Gene function in schistosomes: recent advances towards a cure
Arnon Dias Jurberg
Paul J Brindley
Schistosomes are human parasites distributed worldwide in tropical and sub-tropical latitudes, especially in developing countries and impoverished regions. These neglected tropical disease (NTD) pathogens causes debilitating illnesses, which include hepatosplenomegaly, hepatic fibrosis, haemorrhagic necrotic ulcerations in the intestinal mucosa, urogenital tract diseases, in addition to cardiopulmonary, renal and neurologic lesions due to egg accumulation in the liver, intestines, uro-genital tissues and other sites.
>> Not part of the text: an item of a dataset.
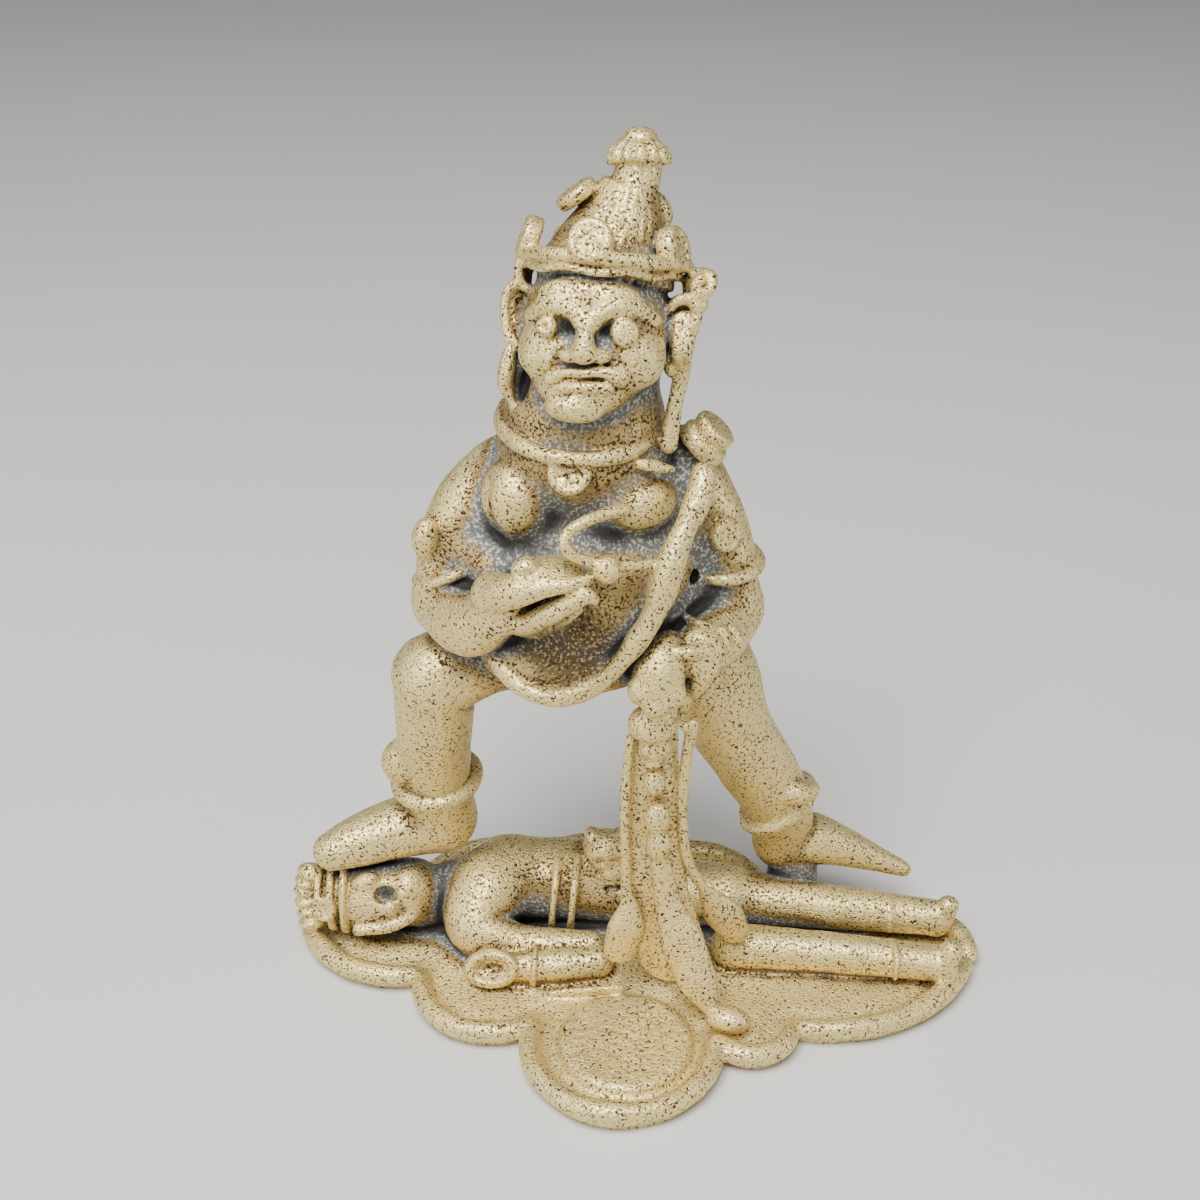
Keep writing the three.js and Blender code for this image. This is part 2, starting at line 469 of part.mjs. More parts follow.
// The small round beast's head on the lying figure's body.
function smallHead() {
  const head = move(LYING.waist, 2.6, 0, 2.8);
  return [
    egg(head, [1.9, 1.9, 2.1], { turn: [20, 0, 15] }),
    egg(move(head, 0.4, -1.3, -1.1), [1.25, 1.1, 1.0], { sides: 9, rows: 6 }),
    ...bothSides((s) => egg(move(head, s * 1.1, 0.3, 1.5), [0.6, 0.8, 0.6], { sides: 7, rows: 6 })),
  ];
}

// The outline of the base is a chain of lobes. Each is an arc from one notch through its farthest point to the next.
const LOBES = [
  [[-26.4, 0.9], [-22.4, -4.2], [-16.7, -5.0]],
  [[-16.7, -5.0], [-13.9, -10.6], [-7.8, -10.2]],
  [[-7.8, -10.2], [-1.2, -19.3], [5.5, -11.9]],
  [[5.5, -11.9], [9.0, -13.6], [11.4, -10.8]],
  [[11.4, -10.8], [19.6, -9.8], [25.9, -3.4]],
  [[25.9, -3.4], [26.0, -0.8], [24.4, 1.3]],
  [[24.4, 1.3], [17.6, 3.6], [10.4, 5.0]],
  [[10.4, 5.0], [8.4, 8.9], [2.8, 10.0]],
  [[2.8, 10.0], [-2.4, 11.6], [-7.6, 9.8]],
  [[-7.6, 9.8], [-12.9, 10.6], [-17.2, 7.2]],
  [[-17.2, 7.2], [-23.4, 6.6], [-26.4, 0.9]],
];
const STEP_LENGTH = 1.6; // length of an outline facet

// Points along the circle arc that starts at a, passes through b and ends at c.
function arc([a, b, c]) {
  const [bx, by] = [b[0] - a[0], b[1] - a[1]];
  const [cx, cy] = [c[0] - a[0], c[1] - a[1]];
  const twiceArea = 2 * (bx * cy - by * cx);
  const b2 = bx * bx + by * by;
  const c2 = cx * cx + cy * cy;
  const centre = [a[0] + (cy * b2 - by * c2) / twiceArea, a[1] + (bx * c2 - cx * b2) / twiceArea];
  const radius = Math.hypot(centre[0] - a[0], centre[1] - a[1]);
  const angle = ([x, y]) => Math.atan2(y - centre[1], x - centre[0]);
  const full = 2 * Math.PI;
  const turnTo = (p) => (((angle(p) - angle(a)) % full) + full) % full;
  const sweep = turnTo(b) < turnTo(c) ? turnTo(c) : turnTo(c) - full;
  const steps = Math.ceil((Math.abs(sweep) * radius) / STEP_LENGTH);
  return Array.from({ length: steps + 1 }, (_, i) => {
    const turn = angle(a) + (sweep * i) / steps;
    return [centre[0] + radius * Math.cos(turn), centre[1] + radius * Math.sin(turn)];
  });
}

// The base: a flat plate with a rolled rim, a swelling under the lying figure and a raised disc on the front lobe.
function base() {
  const outline = LOBES.flatMap((lobe) => arc(lobe).slice(0, -1));
  const shape = new THREE.Shape(outline.map(([x, y]) => new THREE.Vector2(x, y)));
  const plate = solid(new THREE.ExtrudeGeometry(shape, { depth: PLATE, bevelEnabled: false }));
  const rims = LOBES.map((lobe) => {
    const points = arc(lobe).map(([x, y]) => [x * 0.985, y * 0.985, RIM_HEIGHT]);
    return limb(points, [RIM * 0.85, RIM, RIM * 0.85], { sides: 7, rows: points.length - 1, facing: [0, 0, 1] });
  });
  const swelling = egg([-2, 0.5, 0.3], [21, 7.4, 1.9], { sides: 17, rows: 6 });
  const disc = turned([[0, 0], [5.3, 0], [4.8, 1.9], [0, 1.9]], { sides: 17 }).translate(-1.0, -12.4, 0);
  return [plate, ...rims, swelling, disc];
}

// What would hang below the ground is cut off, which leaves the underside flat.
const underground = solid(new THREE.BoxGeometry(100, 100, 20).translate(0, 0, -10));
const casting = joined([
  ...base(),
  ...lyingFigure(),
  ...rightLeg(),
  ...leftLeg(),
  ...trunk(),
  ...rightArm(),
  ...rightHand(),
  ...leftArm(),
  ...leftHand(),
  ...sash(),
  ...jewelFall(),
  onNeck(joined([face(), ...ears(), ...crown()])),
  pendant(),
]).subtract(underground);

// The solid as a three.js geometry again.
function geometryOf(made) {
  const mesh = made.getMesh();
  const positions = new Float32Array(mesh.numVert * 3);
  for (let i = 0; i < mesh.numVert; i += 1) {
    positions.set(mesh.vertProperties.subarray(i * mesh.numProp, i * mesh.numProp + 3), i * 3);
  }
  const geometry = new THREE.BufferGeometry();
  geometry.setAttribute("position", new THREE.BufferAttribute(positions, 3));
  geometry.setIndex(new THREE.BufferAttribute(mesh.triVerts, 1));
  return geometry;
}

// Merges neighbouring corners, the flattest places first, until the mesh has at most the given number of triangles.
// The cost of a merge is the squared distance that it moves the surface (a quadric for each corner holds it).
// A merge that would fold the surface or join two sheets is left out, and what stands on the ground stays there.
function thinned(geometry, limit) {
  const points = [];
  const position = geometry.attributes.position;
  for (let i = 0; i < position.count; i += 1) points.push(new THREE.Vector3().fromBufferAttribute(position, i));
  const index = geometry.index.array;
  const faces = [];
  const around = points.map(() => new Set()); // the faces at each corner
  for (let i = 0; i < index.length; i += 3) {
    faces.push([index[i], index[i + 1], index[i + 2]]);
    for (let k = 0; k < 3; k += 1) around[index[i + k]].add(faces.length - 1);
  }
  const normalOf = ([a, b, c]) => points[b].clone().sub(points[a]).cross(points[c].clone().sub(points[a]));
  const quadrics = points.map(() => new Float64Array(10));
  for (const face of faces) {
    const normal = normalOf(face);
    const area = normal.length() / 2;
    normal.normalize();
    const plane = [normal.x, normal.y, normal.z, -normal.dot(points[face[0]])];
    for (const corner of face) {
      let term = 0;
      for (let r = 0; r < 4; r += 1) for (let c = r; c < 4; c += 1) quadrics[corner][term++] += area * plane[r] * plane[c];
    }
  }
  const costAt = (q, { x, y, z }) =>
    q[0] * x * x + q[4] * y * y + q[7] * z * z + q[9] +
    2 * (q[1] * x * y + q[2] * x * z + q[3] * x + q[5] * y * z + q[6] * y + q[8] * z);

  // The best place for the merged corner, and what the merge costs.
  function plan(a, b) {
    const q = quadrics[a].map((value, i) => value + quadrics[b][i]);
    const grounded = [a, b].filter((corner) => points[corner].z === 0);
    const middle = points[a].clone().lerp(points[b], 0.5);
    const choices = grounded.length === 1 ? [points[grounded[0]]] : [points[a], points[b], middle];
    const costs = choices.map((place) => costAt(q, place));
    const cost = Math.min(...costs);
    const short = 1e-6 * points[a].distanceToSquared(points[b]);
    return { a, b, q, place: choices[costs.indexOf(cost)], cost: cost + short };
  }

  const neighbours = (corner) => new Set([...around[corner]].flatMap((f) => faces[f]).filter((other) => other !== corner));

  function isAllowed({ a, b, place }) {
    const near = neighbours(b);
    const shared = [...neighbours(a)].filter((corner) => near.has(corner));
    if (shared.length !== 2) return false;
    return [a, b].every((corner) =>
      [...around[corner]].every((f) => {
        if (faces[f].includes(a) && faces[f].includes(b)) return true;
        const before = normalOf(faces[f]);
        const [p, r, s] = faces[f].map((other) => (other === corner ? place : points[other]));
        const after = r.clone().sub(p).cross(s.clone().sub(p));
        return after.dot(before) > 0.5 * after.length() * before.length() && after.length() > 1e-4;
      }),
    );
  }

  const queue = new Map(); // plans by edge, sorted into cost classes when a round starts
  let count = faces.length;
  for (let worst = 1e-7; count > limit; worst *= 1.6) {
    queue.clear();
    for (const face of faces) {
      if (!face) continue;
      for (let k = 0; k < 3; k += 1) {
        const [a, b] = [face[k], face[(k + 1) % 3]];
        if (a < b) queue.set(a * points.length + b, plan(a, b));
      }
    }
    const touched = new Set();
    const cheap = [...queue.values()].filter(({ cost }) => cost < worst).sort((one, other) => one.cost - other.cost);
    for (const merge of cheap) {
      const { a, b, q, place } = merge;
      if (count <= limit) break;
      if (touched.has(a) || touched.has(b) || !isAllowed(merge)) continue;
      for (const corner of [...neighbours(a), ...neighbours(b)]) touched.add(corner);
      for (const f of [...around[b]]) {
        if (faces[f].includes(a)) {
          for (const corner of faces[f]) around[corner].delete(f);
          faces[f] = null;
          count -= 1;
        } else {
          faces[f] = faces[f].map((corner) => (corner === b ? a : corner));
          around[a].add(f);
        }
      }
      around[b].clear();
      points[a] = place.clone();
      quadrics[a] = q;
    }
  }
  const left = new THREE.BufferGeometry().setFromPoints(
    faces.filter(Boolean).flatMap((face) => face.map((corner) => points[corner])),
  );
  return mergeVertices(left);
}

const brass = new THREE.MeshStandardMaterial({ color: BRASS, roughness: 0.5, metalness: 0.85 });
const shape = thinned(geometryOf(casting), TRIANGLES);
shape.computeBoundingBox();
const statue = new THREE.Mesh(shape, brass);
statue.name = "jambhala_statue";
statue.scale.setScalar(HEIGHT / shape.boundingBox.max.z);

const group = new THREE.Group();
group.add(statue);
export default group;
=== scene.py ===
# %% [markdown]
# # A small brass Jambhala
# Jambhala is the god of wealth: a pot-bellied figure with a bowl in one hand and a mongoose that pours out
# jewels in the other. He stands on a figure that lies across a lobed base. The real thing is about 65 mm tall
# and one solid casting. Such a figure is first shaped in wax, and rolls, balls and coins of wax are pressed
# onto it. This lesson does the same with numbers: a block of cells holds the wax, each form is pressed into
# it with a soft seam, and one mesh is taken from it at the end, as the brass is from the mould.

import math

import bpy
import numpy as np
import openvdb as vdb
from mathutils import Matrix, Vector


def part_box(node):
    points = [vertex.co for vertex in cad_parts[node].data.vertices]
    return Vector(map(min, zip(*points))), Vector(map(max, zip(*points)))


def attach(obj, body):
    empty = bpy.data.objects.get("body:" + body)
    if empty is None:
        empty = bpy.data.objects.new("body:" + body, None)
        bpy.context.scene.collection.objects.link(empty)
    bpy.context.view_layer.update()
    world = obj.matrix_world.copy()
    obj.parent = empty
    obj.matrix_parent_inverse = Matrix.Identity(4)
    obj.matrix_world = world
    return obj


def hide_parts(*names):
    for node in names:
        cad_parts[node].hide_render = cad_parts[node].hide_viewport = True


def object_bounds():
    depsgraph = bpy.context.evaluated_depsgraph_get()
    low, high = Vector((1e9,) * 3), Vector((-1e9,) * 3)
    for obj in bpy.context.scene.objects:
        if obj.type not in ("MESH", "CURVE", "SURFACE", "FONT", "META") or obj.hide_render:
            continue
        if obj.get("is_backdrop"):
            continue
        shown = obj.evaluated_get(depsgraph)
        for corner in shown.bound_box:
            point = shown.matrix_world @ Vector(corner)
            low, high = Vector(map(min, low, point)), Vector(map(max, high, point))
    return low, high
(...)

Urogenital schistosomiasis is a risk factor for bladder cancer and increases the risk of transmission of HIV infection. Despite extensive effort to control this NTD over the years, deployment on a considerable scale of commercially available drugs in endemic populations has induced the emergence of resistant isolates and raised the need to identify new targets for alternative therapies. Because of the availability of genomes of the three major species of human schistosomiasis, and through advances in functional genomics and live imaging, studies on schistosomes have now come into focus as models to investigate adaptations to parasitism and developmental biology of trematodes and cestodes, and indeed flatworms and Lophotrochozoans, at large. This Research Topic aims at gathering state-of-art essays on schistosome genetics, genetics, pathobiology and immunobiology. It also aims to highlight advances in understanding of the host-parasite relationship, in paradigms that address this NTD, and to discuss new perspectives and advances in chemotherapy and immunoprophylaxis.